**Stated problem:** Return every line of the material exactly.

* BEGIN *

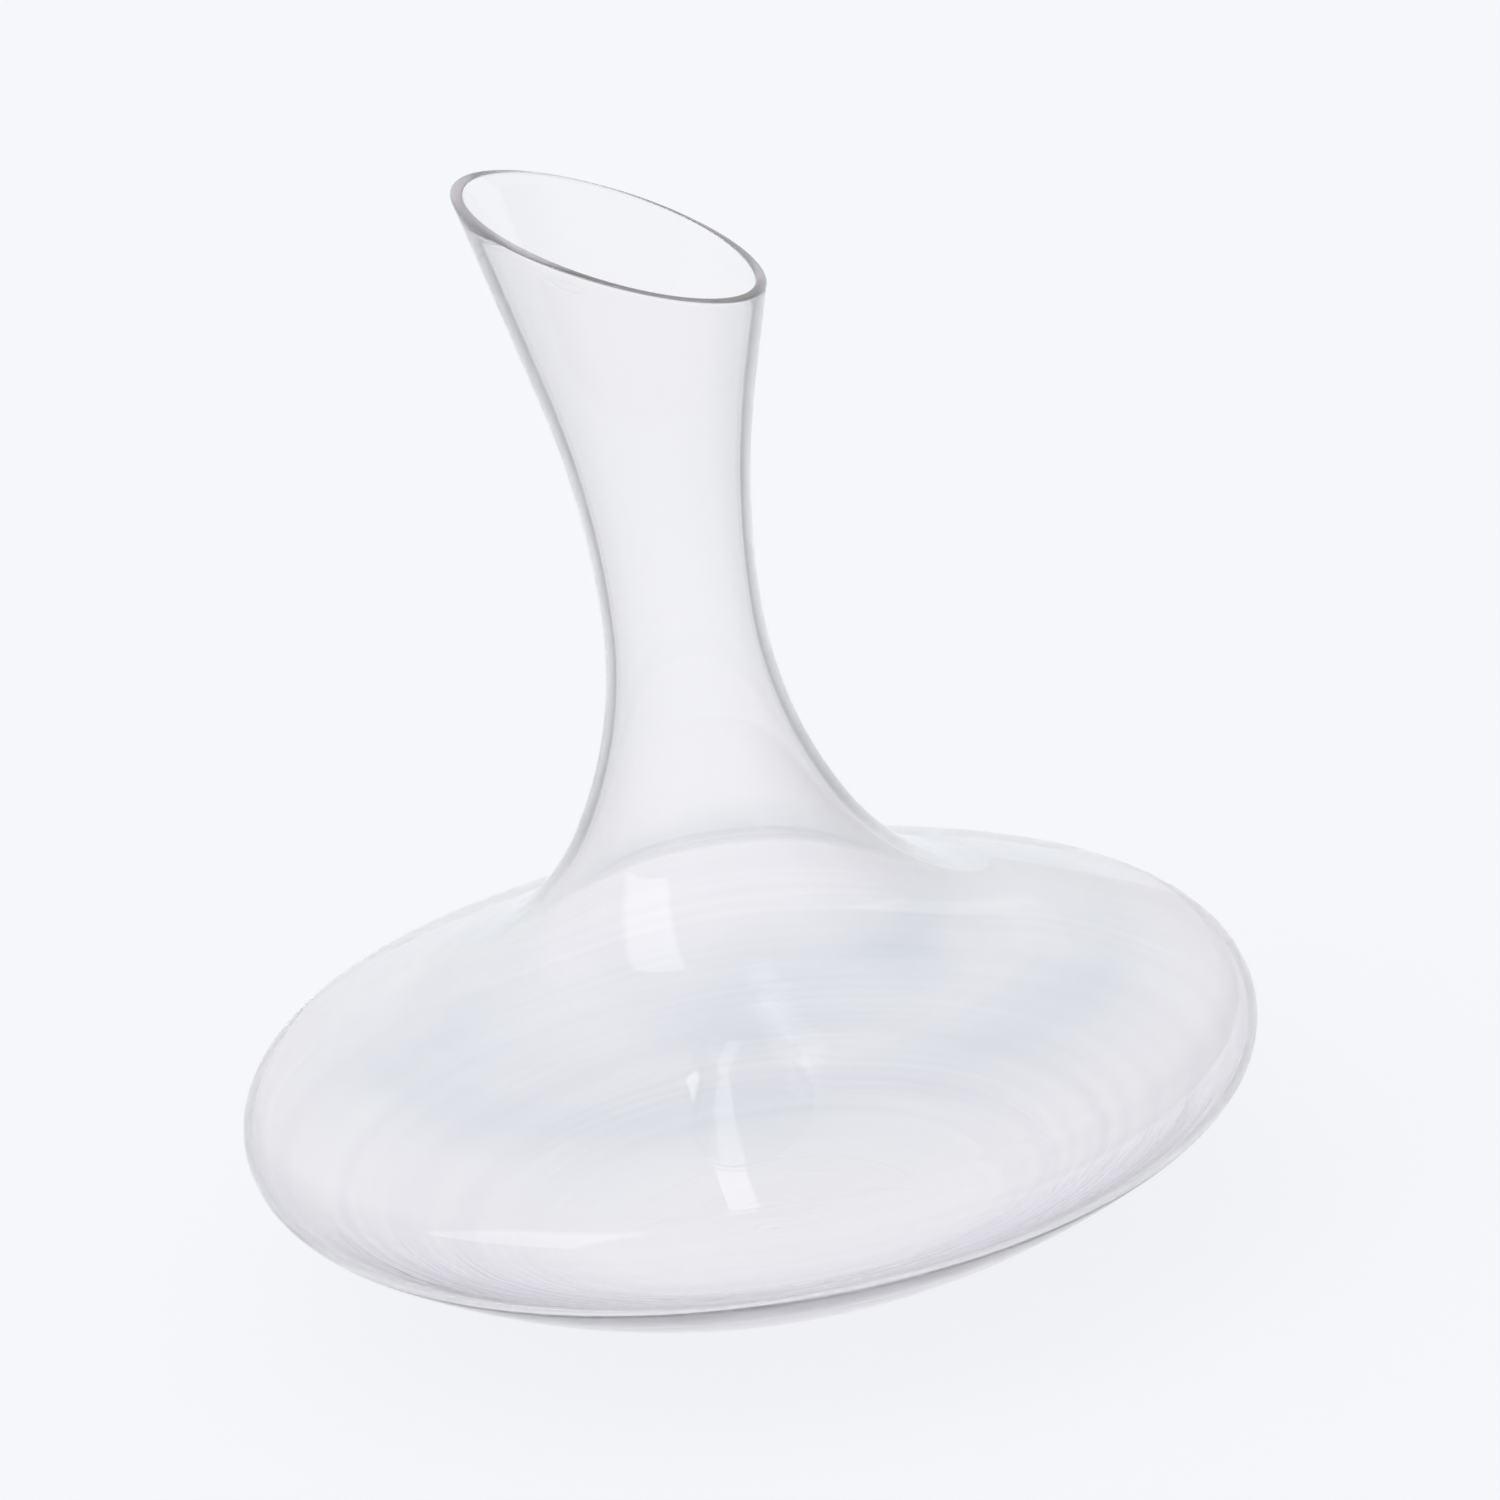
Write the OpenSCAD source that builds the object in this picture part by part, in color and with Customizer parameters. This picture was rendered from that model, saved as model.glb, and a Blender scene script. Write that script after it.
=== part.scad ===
// Wine decanter: one piece of blown clear glass, open at the mouth.
// It stands on Z = 0 with its axis on Z, and the mouth is highest towards -X.
// The outside is a chain of arcs that run into each other smoothly, turned round the axis.
// The inside follows the outside at the wall thickness of each place.

/* [Bowl] */
// Diameter of the bowl at its widest
bowl_d = 220; // [210:1:240]
// Height of the widest place above the table
bowl_z = 40; // [36:0.5:44]
// Radius of the rounded edge at the widest place
edge_r = 13; // [10:0.5:16]
// Radius of the curve under the bowl
belly_r = 185; // [160:5:260]
// Radius of the curve on top of the bowl
crown_r = 400; // [250:10:900]

/* [Base] */
// Outer diameter of the flat ring that the decanter stands on
base_d = 66; // [60:1:76]
// Radius of the heel, between the ring and the underside of the bowl
heel_r = 60; // [40:1:80]
// Diameter of the punt, the hollow inside the ring
punt_d = 50; // [36:1:54]
// Height of the punt at its middle
punt_h = 0.8; // [0.5:0.1:3]

/* [Neck] */
// Diameter of the waist, the narrowest place
waist_d = 34; // [30:0.5:40]
// Height of the waist above the table
waist_z = 147; // [142:1:156]
// Radius of the tight curve where the bowl turns up into the neck
shoulder_r = 67; // [55:1:75]
// Radius of the gentle curve from there up to the waist
neck_r = 102; // [95:1:120]
// Angle that the gentle curve turns through
neck_turn = 29; // [20:1:35]
// Radius of the curve from the waist up to the flare
flare_r = 208; // [180:2:260]
// Angle between the flare's straight wall and the axis
flare_angle = 14; // [10:0.5:18]

/* [Mouth] */
// Height of the slanted cut where it crosses the axis
mouth_z = 229.7; // [225:0.1:250]
// Slope of the cut
mouth_tilt = 24.8; // [0:0.2:28]

/* [Glass] */
// Thickness of the floor inside the ring
floor_wall = 3.4; // [2.5:0.1:5]
// Thickness at the heel
heel_wall = 3.2; // [2:0.1:5]
// Thickness at the widest place
edge_wall = 1.8; // [1.2:0.1:3]
// Thickness on top of the bowl
crown_wall = 1.8; // [1.2:0.1:3]
// Thickness at the waist
waist_wall = 2.1; // [1.5:0.1:3]
// Thickness at the mouth
mouth_wall = 2.4; // [1.5:0.1:3]

/* [Hidden] */

// Degrees of arc between two points of the outline, and sides round the axis
arc_step = 3;
round_sides = 180;
// Steps from the axis to the edge of the punt
punt_steps = 12;
// How far the tube runs past the cut, and the size of the block that makes the cut
cut_spare = 45;
cut_block = 160;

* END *

**Solved problem:**
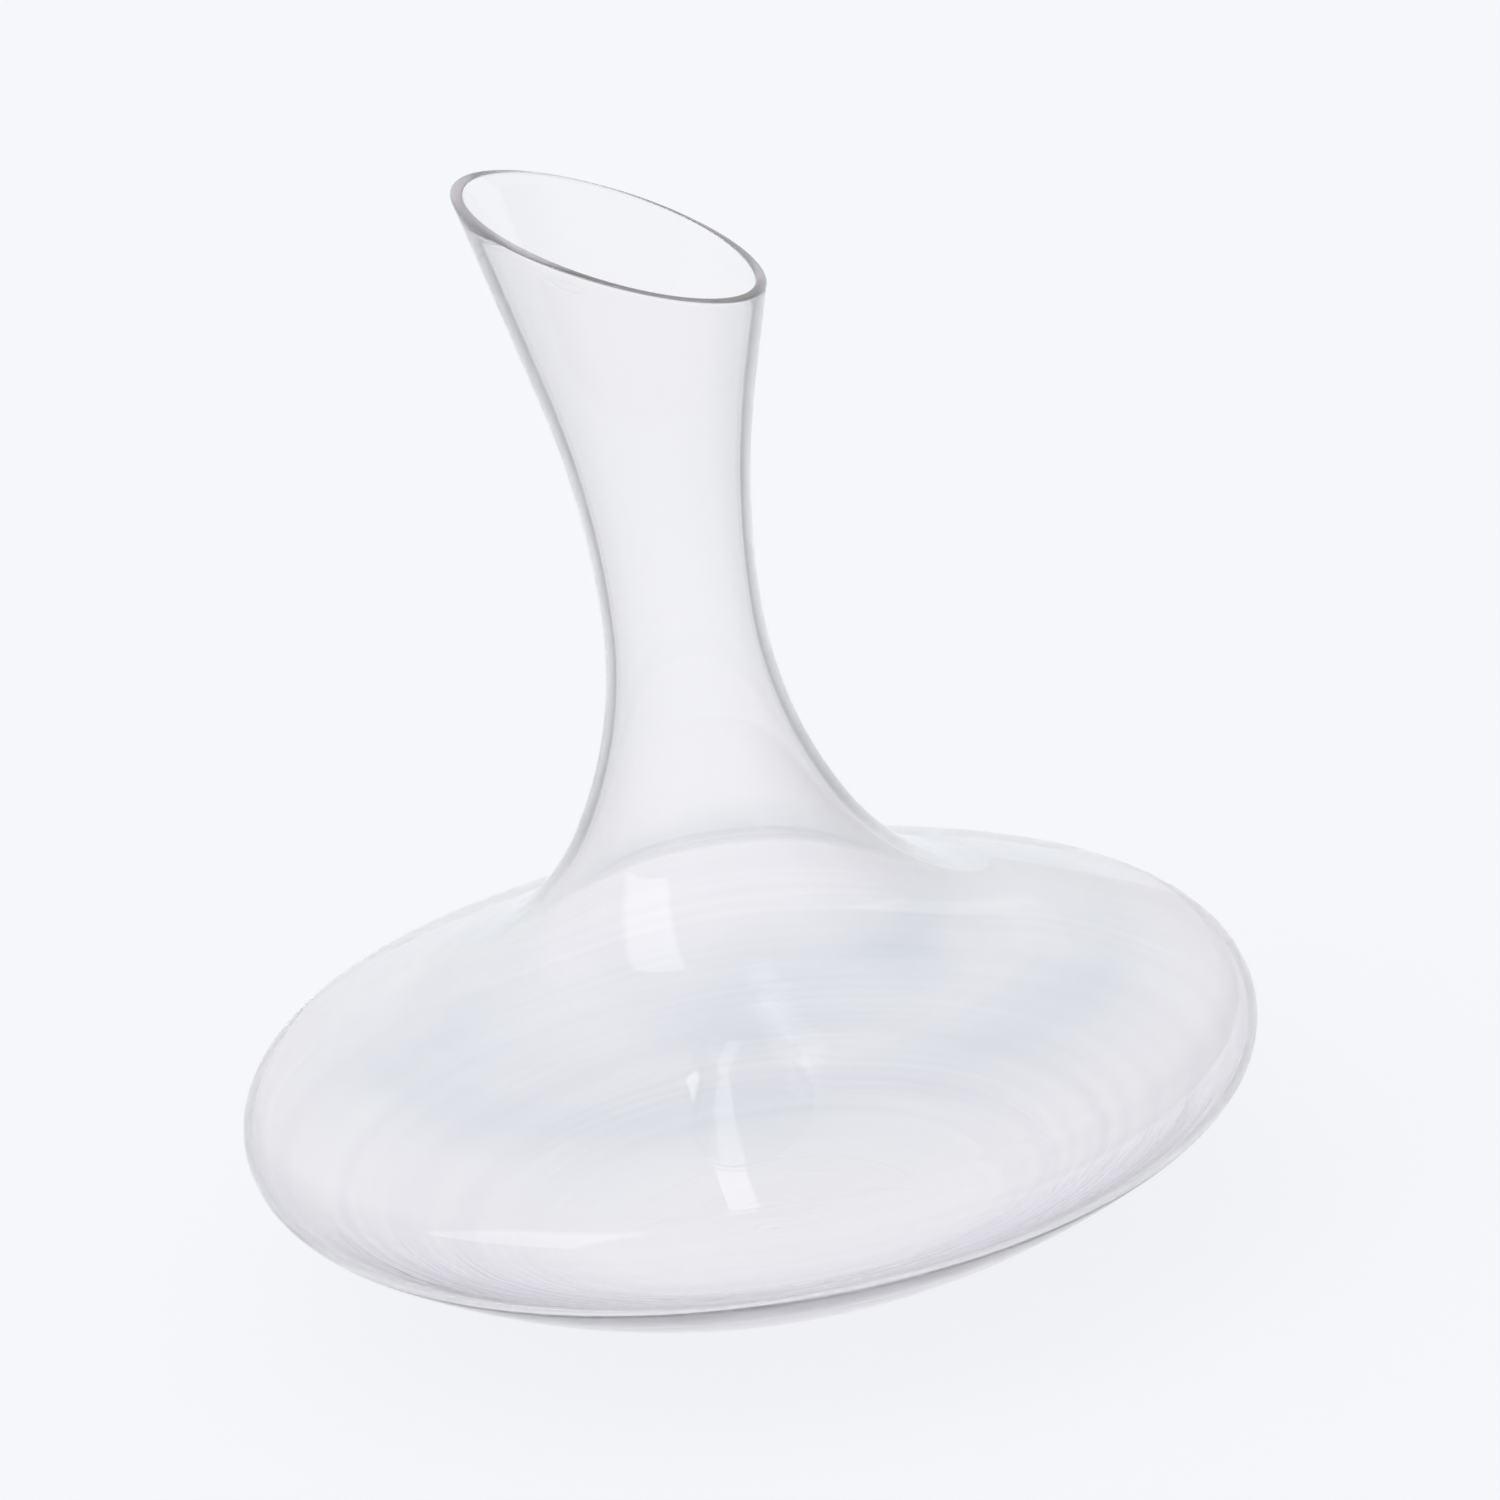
Write the OpenSCAD source that builds the object in this picture part by part, in color and with Customizer parameters. This picture was rendered from that model, saved as model.glb, and a Blender scene script. Write that script after it.
=== part.scad ===
// Wine decanter: one piece of blown clear glass, open at the mouth.
// It stands on Z = 0 with its axis on Z, and the mouth is highest towards -X.
// The outside is a chain of arcs that run into each other smoothly, turned round the axis.
// The inside follows the outside at the wall thickness of each place.

/* [Bowl] */
// Diameter of the bowl at its widest
bowl_d = 220; // [210:1:240]
// Height of the widest place above the table
bowl_z = 40; // [36:0.5:44]
// Radius of the rounded edge at the widest place
edge_r = 13; // [10:0.5:16]
// Radius of the curve under the bowl
belly_r = 185; // [160:5:260]
// Radius of the curve on top of the bowl
crown_r = 400; // [250:10:900]

/* [Base] */
// Outer diameter of the flat ring that the decanter stands on
base_d = 66; // [60:1:76]
// Radius of the heel, between the ring and the underside of the bowl
heel_r = 60; // [40:1:80]
// Diameter of the punt, the hollow inside the ring
punt_d = 50; // [36:1:54]
// Height of the punt at its middle
punt_h = 0.8; // [0.5:0.1:3]

/* [Neck] */
// Diameter of the waist, the narrowest place
waist_d = 34; // [30:0.5:40]
// Height of the waist above the table
waist_z = 147; // [142:1:156]
// Radius of the tight curve where the bowl turns up into the neck
shoulder_r = 67; // [55:1:75]
// Radius of the gentle curve from there up to the waist
neck_r = 102; // [95:1:120]
// Angle that the gentle curve turns through
neck_turn = 29; // [20:1:35]
// Radius of the curve from the waist up to the flare
flare_r = 208; // [180:2:260]
// Angle between the flare's straight wall and the axis
flare_angle = 14; // [10:0.5:18]

/* [Mouth] */
// Height of the slanted cut where it crosses the axis
mouth_z = 229.7; // [225:0.1:250]
// Slope of the cut
mouth_tilt = 24.8; // [0:0.2:28]

/* [Glass] */
// Thickness of the floor inside the ring
floor_wall = 3.4; // [2.5:0.1:5]
// Thickness at the heel
heel_wall = 3.2; // [2:0.1:5]
// Thickness at the widest place
edge_wall = 1.8; // [1.2:0.1:3]
// Thickness on top of the bowl
crown_wall = 1.8; // [1.2:0.1:3]
// Thickness at the waist
waist_wall = 2.1; // [1.5:0.1:3]
// Thickness at the mouth
mouth_wall = 2.4; // [1.5:0.1:3]

/* [Hidden] */

// Degrees of arc between two points of the outline, and sides round the axis
arc_step = 3;
round_sides = 180;
// Steps from the axis to the edge of the punt
punt_steps = 12;
// How far the tube runs past the cut, and the size of the block that makes the cut
cut_spare = 45;
cut_block = 160;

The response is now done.